Since a very young age, Park has been mesmerized by music. She studied vocal music at two of Korea’s most prestigious art schools: the Yewon Middle School and the Seoul Arts High School. But when it was time for college, she suddenly decided she would become a dentist and entered the School of Dentistry at Yonsei University.
“At first, I applied to the music schools,” Park said. “But there were some unsavory incidents in the admissions process that made me disillusioned and I decided to turn away from music forever. That’s when I suddenly decided to become a dentist.”
As she approached her mid-30s, however, her passion for music resurfaced when she met composer Lee Young-hoon (1960-2008), a longtime friend and collaborator of singer Lee Moon-sae. In the winter of 2004, the two began exchanging e-mails.
One day, after a year and a half of trading messages, the composer wrote, “Your passion for music is amazing. I’d like to hear you sing sometime.”
That’s how Park became the last singer Lee worked with before his death.
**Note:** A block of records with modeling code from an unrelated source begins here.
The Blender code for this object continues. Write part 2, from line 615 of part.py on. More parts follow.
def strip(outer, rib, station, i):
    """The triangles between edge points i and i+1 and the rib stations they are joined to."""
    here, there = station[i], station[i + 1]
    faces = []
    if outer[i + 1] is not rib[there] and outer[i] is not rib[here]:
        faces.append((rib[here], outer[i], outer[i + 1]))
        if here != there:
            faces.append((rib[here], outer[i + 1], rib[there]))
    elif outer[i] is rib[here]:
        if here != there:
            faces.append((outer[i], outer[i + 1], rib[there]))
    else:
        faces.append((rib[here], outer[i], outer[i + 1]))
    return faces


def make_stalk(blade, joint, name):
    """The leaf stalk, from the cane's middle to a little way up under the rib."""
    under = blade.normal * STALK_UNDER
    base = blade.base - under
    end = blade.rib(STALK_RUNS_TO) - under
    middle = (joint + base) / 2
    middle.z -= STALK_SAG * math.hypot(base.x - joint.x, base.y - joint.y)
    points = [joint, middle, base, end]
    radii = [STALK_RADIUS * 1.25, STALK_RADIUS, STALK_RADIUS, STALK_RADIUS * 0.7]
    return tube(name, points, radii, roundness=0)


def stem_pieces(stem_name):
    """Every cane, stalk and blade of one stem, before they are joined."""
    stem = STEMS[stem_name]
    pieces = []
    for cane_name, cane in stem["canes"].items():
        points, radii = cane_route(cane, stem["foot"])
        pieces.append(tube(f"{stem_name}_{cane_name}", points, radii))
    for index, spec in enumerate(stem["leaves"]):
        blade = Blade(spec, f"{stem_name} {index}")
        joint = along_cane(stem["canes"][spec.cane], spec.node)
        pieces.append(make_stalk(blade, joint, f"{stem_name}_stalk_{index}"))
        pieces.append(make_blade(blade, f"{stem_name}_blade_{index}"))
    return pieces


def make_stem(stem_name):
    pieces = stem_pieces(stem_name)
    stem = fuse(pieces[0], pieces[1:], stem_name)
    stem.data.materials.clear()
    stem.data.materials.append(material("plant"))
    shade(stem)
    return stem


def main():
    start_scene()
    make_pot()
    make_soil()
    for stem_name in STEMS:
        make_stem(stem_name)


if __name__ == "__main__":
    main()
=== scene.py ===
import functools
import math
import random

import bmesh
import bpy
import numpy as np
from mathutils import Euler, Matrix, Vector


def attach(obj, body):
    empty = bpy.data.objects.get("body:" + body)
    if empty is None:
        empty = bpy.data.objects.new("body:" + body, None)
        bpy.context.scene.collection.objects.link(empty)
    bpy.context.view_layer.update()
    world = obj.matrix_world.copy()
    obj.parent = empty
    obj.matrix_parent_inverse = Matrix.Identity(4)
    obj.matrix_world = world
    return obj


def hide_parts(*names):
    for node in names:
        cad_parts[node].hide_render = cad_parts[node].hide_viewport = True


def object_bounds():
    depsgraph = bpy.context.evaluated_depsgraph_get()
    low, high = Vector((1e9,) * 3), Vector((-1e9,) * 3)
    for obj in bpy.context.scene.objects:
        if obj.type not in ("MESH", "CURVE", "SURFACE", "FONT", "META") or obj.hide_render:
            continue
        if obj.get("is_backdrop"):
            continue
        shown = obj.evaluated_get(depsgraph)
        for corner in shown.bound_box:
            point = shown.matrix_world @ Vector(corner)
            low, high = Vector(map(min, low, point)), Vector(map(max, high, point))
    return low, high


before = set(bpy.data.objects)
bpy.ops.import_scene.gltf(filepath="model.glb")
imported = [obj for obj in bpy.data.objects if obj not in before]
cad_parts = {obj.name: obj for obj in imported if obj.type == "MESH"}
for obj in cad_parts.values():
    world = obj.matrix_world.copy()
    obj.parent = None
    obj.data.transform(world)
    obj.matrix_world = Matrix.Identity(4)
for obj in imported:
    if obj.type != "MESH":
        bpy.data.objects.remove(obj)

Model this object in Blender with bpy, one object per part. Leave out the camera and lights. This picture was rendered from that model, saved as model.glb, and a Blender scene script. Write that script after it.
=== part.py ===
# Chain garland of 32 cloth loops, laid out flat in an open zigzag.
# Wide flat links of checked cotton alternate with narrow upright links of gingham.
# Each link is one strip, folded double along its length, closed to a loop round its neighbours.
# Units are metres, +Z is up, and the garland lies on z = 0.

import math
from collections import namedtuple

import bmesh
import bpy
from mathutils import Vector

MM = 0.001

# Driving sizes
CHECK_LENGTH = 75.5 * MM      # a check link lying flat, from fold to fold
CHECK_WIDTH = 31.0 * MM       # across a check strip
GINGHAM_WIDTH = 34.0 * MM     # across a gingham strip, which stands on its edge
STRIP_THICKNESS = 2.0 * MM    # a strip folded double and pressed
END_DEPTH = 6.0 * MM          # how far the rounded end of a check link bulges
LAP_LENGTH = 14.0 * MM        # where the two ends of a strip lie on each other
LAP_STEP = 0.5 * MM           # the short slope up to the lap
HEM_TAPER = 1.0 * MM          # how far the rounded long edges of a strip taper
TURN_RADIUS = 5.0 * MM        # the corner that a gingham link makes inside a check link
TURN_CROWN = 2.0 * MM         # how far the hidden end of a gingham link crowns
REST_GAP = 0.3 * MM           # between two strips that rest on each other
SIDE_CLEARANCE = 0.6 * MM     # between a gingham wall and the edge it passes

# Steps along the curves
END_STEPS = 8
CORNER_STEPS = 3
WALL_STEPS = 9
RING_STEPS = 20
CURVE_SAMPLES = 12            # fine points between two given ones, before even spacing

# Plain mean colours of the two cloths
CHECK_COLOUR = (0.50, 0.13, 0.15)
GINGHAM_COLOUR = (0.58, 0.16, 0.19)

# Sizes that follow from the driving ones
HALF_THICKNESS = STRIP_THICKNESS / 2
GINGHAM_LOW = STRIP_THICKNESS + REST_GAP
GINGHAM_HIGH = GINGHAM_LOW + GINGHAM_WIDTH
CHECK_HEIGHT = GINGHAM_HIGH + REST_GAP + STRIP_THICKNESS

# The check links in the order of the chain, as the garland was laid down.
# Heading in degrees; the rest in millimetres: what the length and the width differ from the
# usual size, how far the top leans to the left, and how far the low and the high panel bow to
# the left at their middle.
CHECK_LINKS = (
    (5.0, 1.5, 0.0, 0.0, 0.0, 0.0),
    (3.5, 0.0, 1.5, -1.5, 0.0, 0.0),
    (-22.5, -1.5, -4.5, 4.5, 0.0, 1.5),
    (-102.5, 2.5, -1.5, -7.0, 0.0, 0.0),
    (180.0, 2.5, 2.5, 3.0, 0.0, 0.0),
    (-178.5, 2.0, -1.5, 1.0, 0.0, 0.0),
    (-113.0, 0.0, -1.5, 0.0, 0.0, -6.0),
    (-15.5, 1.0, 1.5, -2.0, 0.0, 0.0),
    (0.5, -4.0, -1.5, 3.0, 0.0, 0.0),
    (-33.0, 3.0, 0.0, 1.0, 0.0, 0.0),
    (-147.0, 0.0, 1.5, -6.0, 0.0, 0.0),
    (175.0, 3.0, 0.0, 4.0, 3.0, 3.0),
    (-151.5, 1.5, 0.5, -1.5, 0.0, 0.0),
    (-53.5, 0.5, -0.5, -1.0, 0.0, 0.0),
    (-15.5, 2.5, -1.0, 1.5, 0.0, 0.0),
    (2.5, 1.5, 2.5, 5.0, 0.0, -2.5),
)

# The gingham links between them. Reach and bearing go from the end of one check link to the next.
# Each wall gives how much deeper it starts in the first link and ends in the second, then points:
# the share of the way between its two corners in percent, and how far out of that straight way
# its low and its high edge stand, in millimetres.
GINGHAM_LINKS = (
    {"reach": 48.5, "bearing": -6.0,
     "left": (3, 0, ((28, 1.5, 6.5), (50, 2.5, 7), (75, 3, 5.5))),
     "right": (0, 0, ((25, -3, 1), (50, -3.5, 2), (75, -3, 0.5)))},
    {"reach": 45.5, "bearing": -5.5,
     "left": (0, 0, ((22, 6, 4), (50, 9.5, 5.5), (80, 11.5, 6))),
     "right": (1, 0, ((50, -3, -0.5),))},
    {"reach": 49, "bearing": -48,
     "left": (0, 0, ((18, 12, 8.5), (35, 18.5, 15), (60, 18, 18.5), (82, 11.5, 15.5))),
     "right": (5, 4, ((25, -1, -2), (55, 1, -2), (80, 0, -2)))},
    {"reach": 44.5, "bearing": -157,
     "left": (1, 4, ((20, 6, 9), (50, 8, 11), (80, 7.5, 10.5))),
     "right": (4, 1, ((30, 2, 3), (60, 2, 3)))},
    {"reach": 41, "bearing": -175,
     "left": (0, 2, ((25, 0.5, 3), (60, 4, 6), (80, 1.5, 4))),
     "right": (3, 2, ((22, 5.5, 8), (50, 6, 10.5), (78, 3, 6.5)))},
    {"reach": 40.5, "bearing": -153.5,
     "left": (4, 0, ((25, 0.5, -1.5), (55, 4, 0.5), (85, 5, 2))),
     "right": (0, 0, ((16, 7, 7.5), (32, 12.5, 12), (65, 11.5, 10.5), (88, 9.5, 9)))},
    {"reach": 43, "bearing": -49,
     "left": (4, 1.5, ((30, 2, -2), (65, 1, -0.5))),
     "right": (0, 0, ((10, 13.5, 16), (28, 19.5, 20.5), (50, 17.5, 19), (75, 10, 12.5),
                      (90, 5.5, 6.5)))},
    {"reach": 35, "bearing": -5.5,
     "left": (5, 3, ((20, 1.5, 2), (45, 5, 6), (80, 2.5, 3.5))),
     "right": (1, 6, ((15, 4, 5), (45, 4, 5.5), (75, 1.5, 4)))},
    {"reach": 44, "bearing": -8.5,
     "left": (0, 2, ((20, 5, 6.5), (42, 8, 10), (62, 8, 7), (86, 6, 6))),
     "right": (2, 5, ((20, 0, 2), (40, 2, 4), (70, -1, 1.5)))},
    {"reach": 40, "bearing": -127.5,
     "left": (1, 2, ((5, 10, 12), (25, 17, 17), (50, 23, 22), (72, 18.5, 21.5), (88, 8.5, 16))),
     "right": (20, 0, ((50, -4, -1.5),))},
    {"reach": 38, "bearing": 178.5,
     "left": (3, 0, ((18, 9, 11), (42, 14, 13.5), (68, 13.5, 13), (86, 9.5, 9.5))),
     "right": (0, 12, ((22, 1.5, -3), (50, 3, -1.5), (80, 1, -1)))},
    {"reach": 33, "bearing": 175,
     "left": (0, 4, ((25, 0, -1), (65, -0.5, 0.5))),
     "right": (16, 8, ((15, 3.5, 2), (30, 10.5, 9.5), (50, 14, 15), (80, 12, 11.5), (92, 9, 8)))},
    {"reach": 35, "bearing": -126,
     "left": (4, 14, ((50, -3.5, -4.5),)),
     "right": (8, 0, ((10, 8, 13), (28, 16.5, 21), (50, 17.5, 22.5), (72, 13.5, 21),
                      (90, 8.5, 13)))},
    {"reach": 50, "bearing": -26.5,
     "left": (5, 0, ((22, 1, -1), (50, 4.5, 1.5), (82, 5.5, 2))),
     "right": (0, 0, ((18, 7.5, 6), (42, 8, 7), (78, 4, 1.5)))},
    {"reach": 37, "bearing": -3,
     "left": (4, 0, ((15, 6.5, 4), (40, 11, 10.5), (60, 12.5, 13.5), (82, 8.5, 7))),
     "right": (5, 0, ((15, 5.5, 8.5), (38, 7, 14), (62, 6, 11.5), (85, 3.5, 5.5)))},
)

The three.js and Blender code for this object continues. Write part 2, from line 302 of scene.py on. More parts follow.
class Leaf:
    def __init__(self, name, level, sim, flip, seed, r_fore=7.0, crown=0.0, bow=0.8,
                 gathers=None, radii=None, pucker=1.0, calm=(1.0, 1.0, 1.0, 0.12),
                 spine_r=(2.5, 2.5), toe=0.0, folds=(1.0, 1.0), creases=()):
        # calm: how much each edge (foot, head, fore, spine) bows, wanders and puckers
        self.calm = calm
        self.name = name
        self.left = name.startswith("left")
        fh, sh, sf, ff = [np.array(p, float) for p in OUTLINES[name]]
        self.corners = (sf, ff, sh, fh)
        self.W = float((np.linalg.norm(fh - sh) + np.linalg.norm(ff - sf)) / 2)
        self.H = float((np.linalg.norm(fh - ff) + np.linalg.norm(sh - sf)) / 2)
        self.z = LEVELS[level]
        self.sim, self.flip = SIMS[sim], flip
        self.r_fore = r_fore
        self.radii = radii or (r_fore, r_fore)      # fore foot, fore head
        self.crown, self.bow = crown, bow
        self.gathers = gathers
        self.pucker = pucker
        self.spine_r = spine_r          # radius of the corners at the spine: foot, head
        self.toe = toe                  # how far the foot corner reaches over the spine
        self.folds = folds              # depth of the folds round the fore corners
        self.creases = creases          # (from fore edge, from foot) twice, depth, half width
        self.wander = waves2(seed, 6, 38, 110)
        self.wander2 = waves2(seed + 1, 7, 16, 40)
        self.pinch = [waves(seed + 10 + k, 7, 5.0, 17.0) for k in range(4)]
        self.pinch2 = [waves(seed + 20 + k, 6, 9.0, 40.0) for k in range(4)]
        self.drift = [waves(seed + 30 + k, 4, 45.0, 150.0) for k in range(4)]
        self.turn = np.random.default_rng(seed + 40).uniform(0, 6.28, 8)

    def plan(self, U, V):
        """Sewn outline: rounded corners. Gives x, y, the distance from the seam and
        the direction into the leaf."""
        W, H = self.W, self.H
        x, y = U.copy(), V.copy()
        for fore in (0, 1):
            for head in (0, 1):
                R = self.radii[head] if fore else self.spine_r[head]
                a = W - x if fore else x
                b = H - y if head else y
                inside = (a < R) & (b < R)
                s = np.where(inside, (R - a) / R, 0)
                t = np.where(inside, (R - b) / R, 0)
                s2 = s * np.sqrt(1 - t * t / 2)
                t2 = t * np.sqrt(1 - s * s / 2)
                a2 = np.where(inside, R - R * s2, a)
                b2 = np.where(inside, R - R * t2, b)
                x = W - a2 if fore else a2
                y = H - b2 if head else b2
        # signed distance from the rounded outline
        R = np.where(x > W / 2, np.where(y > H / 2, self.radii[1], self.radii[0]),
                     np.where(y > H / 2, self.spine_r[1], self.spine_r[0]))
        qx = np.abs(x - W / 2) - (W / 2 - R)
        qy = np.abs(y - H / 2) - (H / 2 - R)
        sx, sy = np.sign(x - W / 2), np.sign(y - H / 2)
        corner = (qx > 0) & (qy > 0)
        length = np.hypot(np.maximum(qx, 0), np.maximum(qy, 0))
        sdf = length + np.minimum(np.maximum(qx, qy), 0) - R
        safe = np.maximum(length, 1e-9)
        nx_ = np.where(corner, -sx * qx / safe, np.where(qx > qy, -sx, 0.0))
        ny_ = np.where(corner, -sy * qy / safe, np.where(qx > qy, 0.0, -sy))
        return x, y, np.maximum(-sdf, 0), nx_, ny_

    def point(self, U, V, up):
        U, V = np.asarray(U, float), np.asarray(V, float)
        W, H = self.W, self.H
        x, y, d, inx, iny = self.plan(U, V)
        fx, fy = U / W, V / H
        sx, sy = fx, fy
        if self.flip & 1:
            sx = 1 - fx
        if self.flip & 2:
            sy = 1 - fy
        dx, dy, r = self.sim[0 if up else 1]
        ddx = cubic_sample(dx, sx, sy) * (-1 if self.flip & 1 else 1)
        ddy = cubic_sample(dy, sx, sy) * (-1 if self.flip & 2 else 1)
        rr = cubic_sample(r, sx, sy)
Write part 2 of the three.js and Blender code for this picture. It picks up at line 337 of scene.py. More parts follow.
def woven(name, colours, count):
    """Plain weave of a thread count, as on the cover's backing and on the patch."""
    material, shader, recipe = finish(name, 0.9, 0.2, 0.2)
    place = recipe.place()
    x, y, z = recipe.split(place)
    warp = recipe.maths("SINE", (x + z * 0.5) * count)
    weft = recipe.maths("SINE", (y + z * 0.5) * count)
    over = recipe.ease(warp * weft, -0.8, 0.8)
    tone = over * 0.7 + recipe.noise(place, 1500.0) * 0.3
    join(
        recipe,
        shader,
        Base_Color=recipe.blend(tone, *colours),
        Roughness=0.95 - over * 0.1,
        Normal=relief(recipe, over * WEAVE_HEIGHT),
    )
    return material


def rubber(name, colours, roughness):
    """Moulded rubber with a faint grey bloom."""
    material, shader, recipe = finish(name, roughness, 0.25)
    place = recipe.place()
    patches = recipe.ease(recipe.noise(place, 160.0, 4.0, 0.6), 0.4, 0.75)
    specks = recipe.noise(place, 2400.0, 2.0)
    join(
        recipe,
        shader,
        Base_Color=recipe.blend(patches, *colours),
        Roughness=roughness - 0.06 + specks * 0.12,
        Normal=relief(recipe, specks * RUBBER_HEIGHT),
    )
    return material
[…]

Giving Park several of his unreleased songs, Lee promised to help produce her next album. But the project stalled when Lee’s health suddenly began to deteriorate.
Despite the unfortunate turn of events, however, Park released her first album in September 2009. Lee passed away the following February, after bequeathing his very last composition to Park.
In Korea, Lee is somewhat of a legend for having produced several hits for Lee Mon-sae in the 1970s and 1980s. With his poetic lyrics and sweet melodies, Lee’s songs are credited with having elevated the singer to the status of a legend.
Park’s three albums contain several of the late composer’s final songs.
“At first it wasn’t easy to return to music after having left it for over a decade,” Park said when asked how it felt to have been left with Lee’s final compositions. “But after Lee’s death, I felt like I had a responsibility to his final works. It was something I just had to do.”
Park says that although her life as a dentist sometimes gets in the way of her music, when she gets on stage all that matters is the music.